What to do: Please restate, exactly as written, the lines running from the beginning of the material through the line that has "room: Light of the room so far." in it.

Provided data:
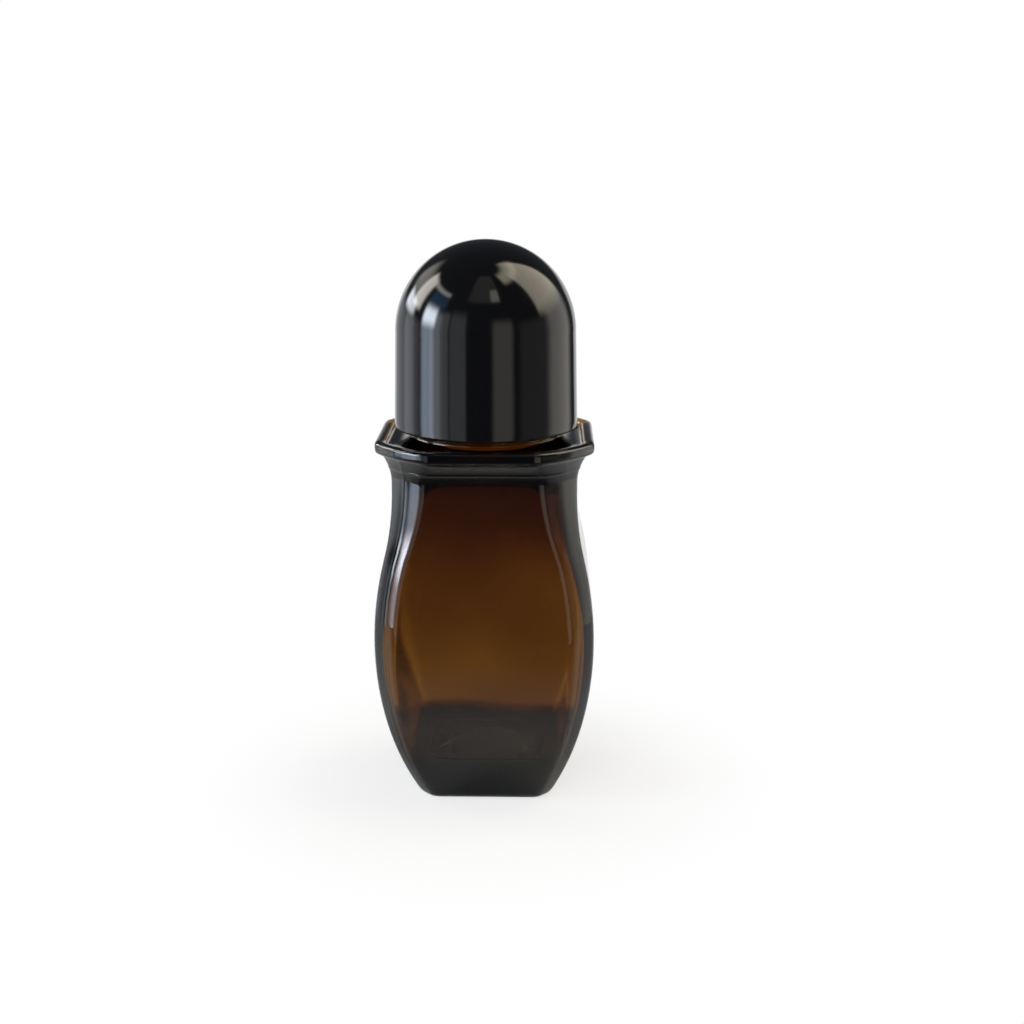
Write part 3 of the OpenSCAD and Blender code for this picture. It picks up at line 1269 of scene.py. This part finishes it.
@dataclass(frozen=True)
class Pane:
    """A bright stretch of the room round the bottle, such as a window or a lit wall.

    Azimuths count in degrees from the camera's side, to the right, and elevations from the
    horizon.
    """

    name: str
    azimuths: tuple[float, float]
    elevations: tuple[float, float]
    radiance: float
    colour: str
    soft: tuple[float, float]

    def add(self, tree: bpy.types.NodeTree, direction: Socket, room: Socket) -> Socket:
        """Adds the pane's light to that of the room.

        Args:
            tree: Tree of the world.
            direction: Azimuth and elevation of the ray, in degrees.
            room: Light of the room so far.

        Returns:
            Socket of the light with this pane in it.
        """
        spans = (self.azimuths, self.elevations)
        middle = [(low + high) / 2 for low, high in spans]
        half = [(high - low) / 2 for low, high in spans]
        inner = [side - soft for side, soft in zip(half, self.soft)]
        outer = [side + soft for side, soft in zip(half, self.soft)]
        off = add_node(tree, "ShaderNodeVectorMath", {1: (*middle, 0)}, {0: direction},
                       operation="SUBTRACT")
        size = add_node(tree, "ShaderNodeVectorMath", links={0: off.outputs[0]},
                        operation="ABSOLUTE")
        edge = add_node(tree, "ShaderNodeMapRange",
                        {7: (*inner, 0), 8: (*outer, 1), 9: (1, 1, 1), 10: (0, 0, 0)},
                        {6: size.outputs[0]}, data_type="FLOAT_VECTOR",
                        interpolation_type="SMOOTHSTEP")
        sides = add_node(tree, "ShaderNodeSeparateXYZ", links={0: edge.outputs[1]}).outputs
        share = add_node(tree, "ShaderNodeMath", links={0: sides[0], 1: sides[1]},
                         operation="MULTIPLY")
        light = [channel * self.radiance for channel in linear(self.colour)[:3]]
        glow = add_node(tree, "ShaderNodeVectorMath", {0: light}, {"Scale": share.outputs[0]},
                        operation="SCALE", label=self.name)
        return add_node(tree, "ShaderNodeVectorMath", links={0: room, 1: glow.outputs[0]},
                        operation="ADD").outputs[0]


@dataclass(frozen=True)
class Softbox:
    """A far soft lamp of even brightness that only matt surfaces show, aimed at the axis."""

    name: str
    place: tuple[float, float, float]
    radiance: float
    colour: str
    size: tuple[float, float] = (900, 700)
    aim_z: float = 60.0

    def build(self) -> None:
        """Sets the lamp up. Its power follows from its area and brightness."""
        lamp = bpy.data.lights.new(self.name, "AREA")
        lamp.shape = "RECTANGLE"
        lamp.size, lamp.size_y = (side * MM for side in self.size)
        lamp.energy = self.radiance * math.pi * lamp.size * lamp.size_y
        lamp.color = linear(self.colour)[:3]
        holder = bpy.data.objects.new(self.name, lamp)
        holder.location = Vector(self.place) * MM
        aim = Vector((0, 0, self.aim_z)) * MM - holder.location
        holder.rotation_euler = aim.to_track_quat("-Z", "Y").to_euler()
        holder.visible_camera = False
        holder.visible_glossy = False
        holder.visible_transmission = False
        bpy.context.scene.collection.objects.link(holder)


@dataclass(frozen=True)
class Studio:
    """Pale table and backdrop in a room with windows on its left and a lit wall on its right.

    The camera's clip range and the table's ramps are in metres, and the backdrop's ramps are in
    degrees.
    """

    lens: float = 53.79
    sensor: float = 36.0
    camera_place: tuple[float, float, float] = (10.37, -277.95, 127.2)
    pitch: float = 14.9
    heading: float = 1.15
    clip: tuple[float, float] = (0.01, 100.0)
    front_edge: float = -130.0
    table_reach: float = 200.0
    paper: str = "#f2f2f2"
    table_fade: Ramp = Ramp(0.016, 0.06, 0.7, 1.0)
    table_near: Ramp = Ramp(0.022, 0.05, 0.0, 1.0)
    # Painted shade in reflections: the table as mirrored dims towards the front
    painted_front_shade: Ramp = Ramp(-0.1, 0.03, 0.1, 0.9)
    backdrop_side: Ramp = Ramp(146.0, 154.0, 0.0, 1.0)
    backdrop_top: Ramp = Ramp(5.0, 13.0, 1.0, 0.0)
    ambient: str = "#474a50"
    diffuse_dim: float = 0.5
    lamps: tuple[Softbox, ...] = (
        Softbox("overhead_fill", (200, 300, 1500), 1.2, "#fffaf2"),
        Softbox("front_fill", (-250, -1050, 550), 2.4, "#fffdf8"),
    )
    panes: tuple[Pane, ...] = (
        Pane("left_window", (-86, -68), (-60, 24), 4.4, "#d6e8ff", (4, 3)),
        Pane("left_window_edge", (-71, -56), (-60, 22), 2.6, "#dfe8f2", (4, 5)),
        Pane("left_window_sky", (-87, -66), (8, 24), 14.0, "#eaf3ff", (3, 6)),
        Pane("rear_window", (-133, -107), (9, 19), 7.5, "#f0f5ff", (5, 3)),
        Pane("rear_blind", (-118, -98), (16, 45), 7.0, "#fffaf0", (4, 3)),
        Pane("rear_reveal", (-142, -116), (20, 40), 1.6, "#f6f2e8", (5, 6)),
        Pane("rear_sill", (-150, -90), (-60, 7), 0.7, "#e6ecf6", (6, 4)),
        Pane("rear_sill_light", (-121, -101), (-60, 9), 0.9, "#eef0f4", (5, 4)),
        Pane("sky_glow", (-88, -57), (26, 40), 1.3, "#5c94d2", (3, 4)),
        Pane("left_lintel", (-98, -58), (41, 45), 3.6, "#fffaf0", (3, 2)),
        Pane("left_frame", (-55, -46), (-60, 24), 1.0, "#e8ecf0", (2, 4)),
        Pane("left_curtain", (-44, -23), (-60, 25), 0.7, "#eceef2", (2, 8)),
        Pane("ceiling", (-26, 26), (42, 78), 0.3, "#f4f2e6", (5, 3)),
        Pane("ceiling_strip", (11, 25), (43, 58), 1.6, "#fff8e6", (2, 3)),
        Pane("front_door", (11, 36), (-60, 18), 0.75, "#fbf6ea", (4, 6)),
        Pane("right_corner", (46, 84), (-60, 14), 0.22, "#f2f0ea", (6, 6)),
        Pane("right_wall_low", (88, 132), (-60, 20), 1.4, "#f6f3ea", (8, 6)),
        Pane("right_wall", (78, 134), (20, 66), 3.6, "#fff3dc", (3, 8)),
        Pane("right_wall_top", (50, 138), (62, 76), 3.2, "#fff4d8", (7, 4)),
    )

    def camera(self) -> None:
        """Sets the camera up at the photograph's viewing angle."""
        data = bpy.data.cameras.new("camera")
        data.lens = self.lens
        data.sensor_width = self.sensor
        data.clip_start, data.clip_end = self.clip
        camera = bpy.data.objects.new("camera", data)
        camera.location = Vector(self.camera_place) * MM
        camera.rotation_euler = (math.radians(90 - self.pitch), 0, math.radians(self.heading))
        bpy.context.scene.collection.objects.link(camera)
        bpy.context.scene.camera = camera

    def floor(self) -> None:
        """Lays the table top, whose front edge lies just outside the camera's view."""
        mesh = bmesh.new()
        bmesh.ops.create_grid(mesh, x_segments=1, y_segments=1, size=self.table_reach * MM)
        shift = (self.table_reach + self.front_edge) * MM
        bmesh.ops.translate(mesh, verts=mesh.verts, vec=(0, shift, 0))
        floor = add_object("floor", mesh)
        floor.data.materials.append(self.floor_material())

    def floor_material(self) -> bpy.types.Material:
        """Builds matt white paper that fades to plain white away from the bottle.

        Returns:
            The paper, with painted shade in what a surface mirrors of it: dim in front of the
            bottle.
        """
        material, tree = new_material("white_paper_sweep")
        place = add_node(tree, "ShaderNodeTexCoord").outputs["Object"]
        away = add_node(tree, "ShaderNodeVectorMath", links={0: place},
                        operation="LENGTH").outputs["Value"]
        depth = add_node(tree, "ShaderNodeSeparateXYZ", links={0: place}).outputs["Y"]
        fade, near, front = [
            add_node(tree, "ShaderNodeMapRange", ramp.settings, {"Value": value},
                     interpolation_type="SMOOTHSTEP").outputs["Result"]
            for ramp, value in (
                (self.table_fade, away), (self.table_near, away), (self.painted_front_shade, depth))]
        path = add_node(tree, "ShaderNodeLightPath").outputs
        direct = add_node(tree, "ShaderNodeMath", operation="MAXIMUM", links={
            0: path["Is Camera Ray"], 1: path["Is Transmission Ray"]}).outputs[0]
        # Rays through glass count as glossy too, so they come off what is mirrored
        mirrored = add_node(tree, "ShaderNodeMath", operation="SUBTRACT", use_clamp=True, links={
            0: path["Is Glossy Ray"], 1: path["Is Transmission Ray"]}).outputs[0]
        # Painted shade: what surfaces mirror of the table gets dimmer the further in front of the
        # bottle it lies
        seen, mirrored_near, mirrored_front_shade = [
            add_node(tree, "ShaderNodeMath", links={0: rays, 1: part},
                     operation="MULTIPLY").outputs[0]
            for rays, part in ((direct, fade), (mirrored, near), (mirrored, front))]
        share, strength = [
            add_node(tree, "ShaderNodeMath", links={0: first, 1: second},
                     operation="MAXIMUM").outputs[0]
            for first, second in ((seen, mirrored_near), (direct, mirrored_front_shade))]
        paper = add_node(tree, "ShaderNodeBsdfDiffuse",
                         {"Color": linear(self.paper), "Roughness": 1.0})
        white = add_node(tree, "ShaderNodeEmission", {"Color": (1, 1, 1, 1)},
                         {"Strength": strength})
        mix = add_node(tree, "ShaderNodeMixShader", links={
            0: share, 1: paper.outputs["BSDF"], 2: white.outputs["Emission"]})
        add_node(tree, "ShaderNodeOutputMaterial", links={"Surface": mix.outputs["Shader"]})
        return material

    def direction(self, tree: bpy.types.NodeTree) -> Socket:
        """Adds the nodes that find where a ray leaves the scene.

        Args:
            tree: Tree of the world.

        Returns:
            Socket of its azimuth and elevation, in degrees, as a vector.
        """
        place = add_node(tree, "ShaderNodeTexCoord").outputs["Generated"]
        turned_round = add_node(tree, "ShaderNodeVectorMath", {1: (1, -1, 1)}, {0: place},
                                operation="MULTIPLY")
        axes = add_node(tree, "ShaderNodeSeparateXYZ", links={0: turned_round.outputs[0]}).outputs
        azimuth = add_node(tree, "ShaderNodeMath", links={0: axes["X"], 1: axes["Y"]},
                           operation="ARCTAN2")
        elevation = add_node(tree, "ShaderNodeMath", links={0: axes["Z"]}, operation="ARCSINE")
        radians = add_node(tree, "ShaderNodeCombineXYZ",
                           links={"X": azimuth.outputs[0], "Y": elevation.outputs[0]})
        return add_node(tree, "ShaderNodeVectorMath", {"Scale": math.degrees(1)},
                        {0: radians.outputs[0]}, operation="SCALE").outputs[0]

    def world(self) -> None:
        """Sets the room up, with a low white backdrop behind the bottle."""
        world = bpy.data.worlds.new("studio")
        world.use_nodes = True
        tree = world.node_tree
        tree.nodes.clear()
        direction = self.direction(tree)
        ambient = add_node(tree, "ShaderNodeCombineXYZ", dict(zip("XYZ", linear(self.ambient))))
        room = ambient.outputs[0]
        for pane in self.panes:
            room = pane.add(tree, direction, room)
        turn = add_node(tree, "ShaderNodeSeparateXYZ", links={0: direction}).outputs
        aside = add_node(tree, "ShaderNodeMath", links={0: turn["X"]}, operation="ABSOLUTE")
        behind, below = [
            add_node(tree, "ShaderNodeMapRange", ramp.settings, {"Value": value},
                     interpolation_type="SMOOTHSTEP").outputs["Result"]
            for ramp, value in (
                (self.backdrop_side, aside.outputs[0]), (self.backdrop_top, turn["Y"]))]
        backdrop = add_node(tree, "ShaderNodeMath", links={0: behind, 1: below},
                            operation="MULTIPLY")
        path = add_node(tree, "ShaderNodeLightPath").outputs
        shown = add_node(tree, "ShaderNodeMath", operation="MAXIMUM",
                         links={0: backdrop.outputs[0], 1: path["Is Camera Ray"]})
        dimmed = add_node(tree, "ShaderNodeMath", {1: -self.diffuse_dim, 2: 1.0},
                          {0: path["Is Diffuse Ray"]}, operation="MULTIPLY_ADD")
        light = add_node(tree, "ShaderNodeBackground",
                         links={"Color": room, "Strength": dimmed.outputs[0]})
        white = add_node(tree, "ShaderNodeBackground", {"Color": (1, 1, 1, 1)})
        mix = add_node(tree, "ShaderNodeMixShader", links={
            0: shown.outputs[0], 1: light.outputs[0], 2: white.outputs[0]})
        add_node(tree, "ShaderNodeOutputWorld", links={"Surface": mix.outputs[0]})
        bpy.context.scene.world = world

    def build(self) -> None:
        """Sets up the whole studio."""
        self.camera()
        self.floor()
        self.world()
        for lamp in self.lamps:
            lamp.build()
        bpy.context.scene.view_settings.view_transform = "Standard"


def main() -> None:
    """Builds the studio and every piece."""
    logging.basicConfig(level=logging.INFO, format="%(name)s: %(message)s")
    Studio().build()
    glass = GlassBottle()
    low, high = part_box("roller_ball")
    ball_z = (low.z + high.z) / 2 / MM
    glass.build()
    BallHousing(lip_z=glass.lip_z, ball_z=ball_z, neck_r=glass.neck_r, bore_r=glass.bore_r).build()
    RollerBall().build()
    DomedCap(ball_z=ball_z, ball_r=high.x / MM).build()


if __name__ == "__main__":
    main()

Correct output:
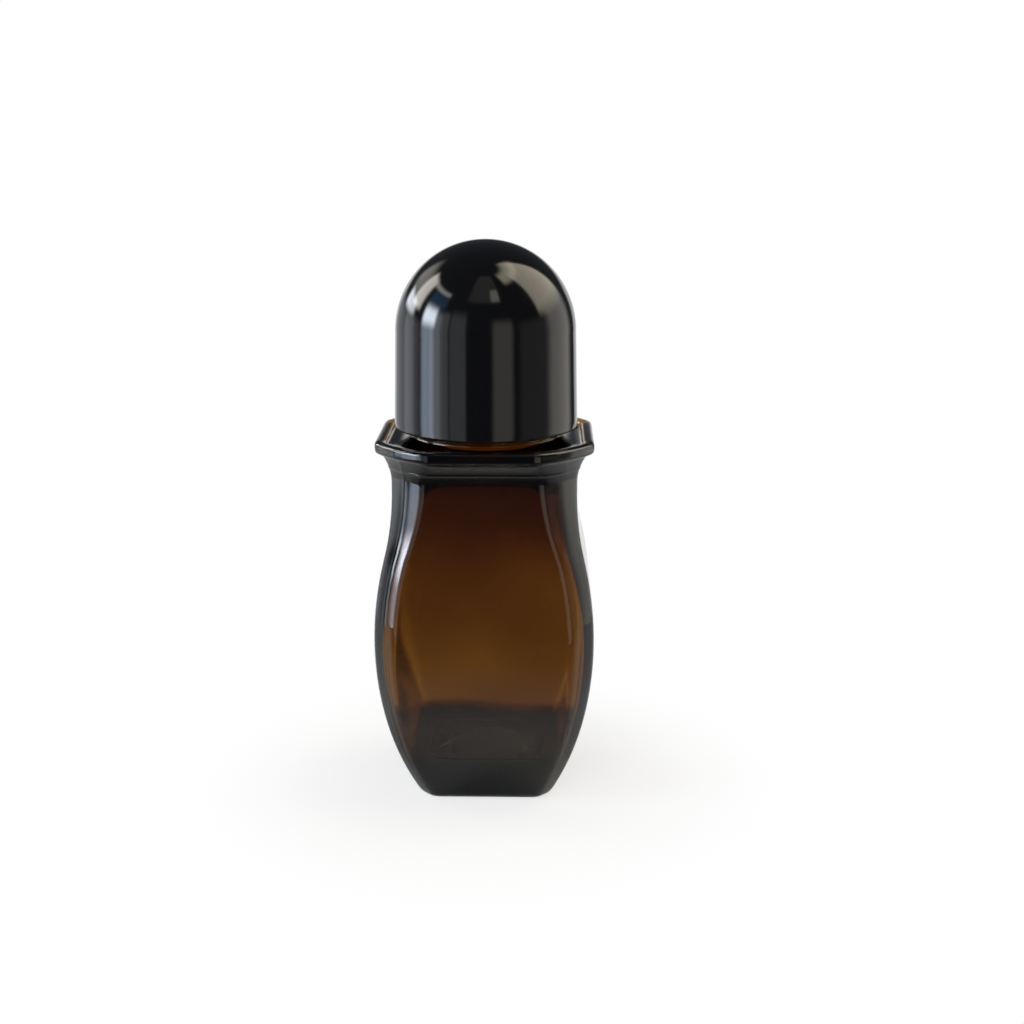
Write part 3 of the OpenSCAD and Blender code for this picture. It picks up at line 1269 of scene.py. This part finishes it.
@dataclass(frozen=True)
class Pane:
    """A bright stretch of the room round the bottle, such as a window or a lit wall.

    Azimuths count in degrees from the camera's side, to the right, and elevations from the
    horizon.
    """

    name: str
    azimuths: tuple[float, float]
    elevations: tuple[float, float]
    radiance: float
    colour: str
    soft: tuple[float, float]

    def add(self, tree: bpy.types.NodeTree, direction: Socket, room: Socket) -> Socket:
        """Adds the pane's light to that of the room.

        Args:
            tree: Tree of the world.
            direction: Azimuth and elevation of the ray, in degrees.
            room: Light of the room so far.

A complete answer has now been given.